§ Stated goal: Quote exactly the lines spanning from the top of the data below to the line that contains "3), (NOSTRIL, 3)]", including both.

╔══

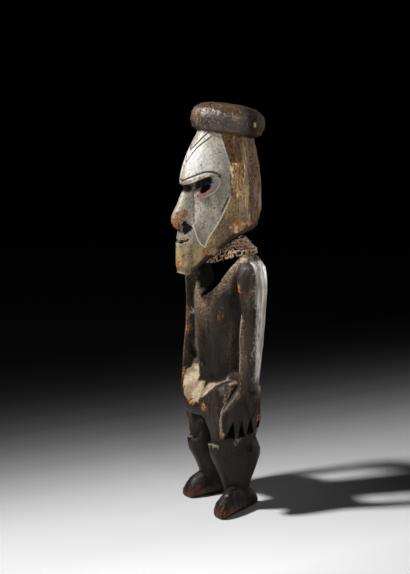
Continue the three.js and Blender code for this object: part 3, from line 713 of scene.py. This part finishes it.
# %% Thin the skin, but not along the lines
MOST_TRIANGLES = 192000
KEEP_IN_HEAD = 0.30
KEEP_IN_HANDS = 0.6
KEEP_LINES = [(BROW_GROOVE, 4), (BROW_LIP, 4), (MOUTH, 4), (LIME_LINE, 2.5), (LIME_SHORT, 2.5),
              (FACE_RIDGE, 2.5), (CHEVRONS[0], 3), (CHEVRONS[1], 3), (NOSTRIL, 3)]

skin = Skin(carving)
x, y, z = skin.place.T
keep = most(KEEP_IN_HEAD * ease(z, 350, 372), ease(skin.within(EYE_OUTLINE), -3, -1.5),
            KEEP_IN_HANDS * (np.abs(x) > 60) * (z < 150))
for line, reach in KEEP_LINES:
    off = skin.off_line(smooth_line(line), 8)
    keep = most(keep, 1 - ease(off, reach * 0.6, reach))
group = carving.vertex_groups.new(name="thin_out")
loose = np.round(1 - keep, 1)
for level in np.unique(loose):
    group.add(np.where(loose == level)[0].tolist(), float(level), "REPLACE")
carving.data.calc_loop_triangles()
ratio = MOST_TRIANGLES / len(carving.data.loop_triangles)
work(carving, "DECIMATE", ratio=min(1.0, ratio), vertex_group="thin_out", vertex_group_factor=0.6)
carving.vertex_groups.clear()
carving.data.calc_loop_triangles()
print("triangles:", len(carving.data.loop_triangles))

# %% [markdown]
# ## Where each colour goes
#
# The block was stained and smoked dark, the face was rubbed with pale clay, and handling has taken the skin
# off the corners down to orange wood. A material can't know where the nose is, so every point of the skin
# gets a few numbers: how much clay, how much bare wood and so on. Some numbers paint light and shade into
# the colour: highlights and a sheen, the lit lap and strap, and shade in grooves, holes, creases and
# hollows. The material then breaks these soft areas up with noise. The numbers beside x, y and z are places
# on the figure in mm, and those beside nx, ny and nz are slopes.

# %% Measure how much each point stands out
skin = Skin(carving)
edges = edges_of(carving)
x, y, z = skin.place.T
nx, ny, nz = skin.facing.T
above_jaw = over_jaw()


def stands_out(rounds):
    """How far in mm the skin stands out over its surroundings."""
    flat = np.column_stack([spread(skin.place[:, k], edges, rounds) for k in range(3)])
    return np.sum((skin.place - flat) * skin.facing, axis=1)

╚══

§ Exercise result:
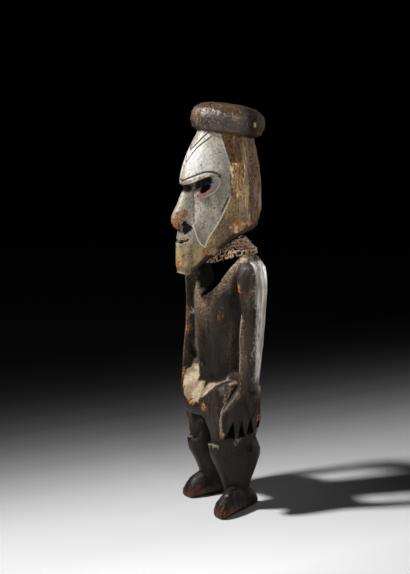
Continue the three.js and Blender code for this object: part 3, from line 713 of scene.py. This part finishes it.
# %% Thin the skin, but not along the lines
MOST_TRIANGLES = 192000
KEEP_IN_HEAD = 0.30
KEEP_IN_HANDS = 0.6
KEEP_LINES = [(BROW_GROOVE, 4), (BROW_LIP, 4), (MOUTH, 4), (LIME_LINE, 2.5), (LIME_SHORT, 2.5),
              (FACE_RIDGE, 2.5), (CHEVRONS[0], 3), (CHEVRONS[1], 3), (NOSTRIL, 3)]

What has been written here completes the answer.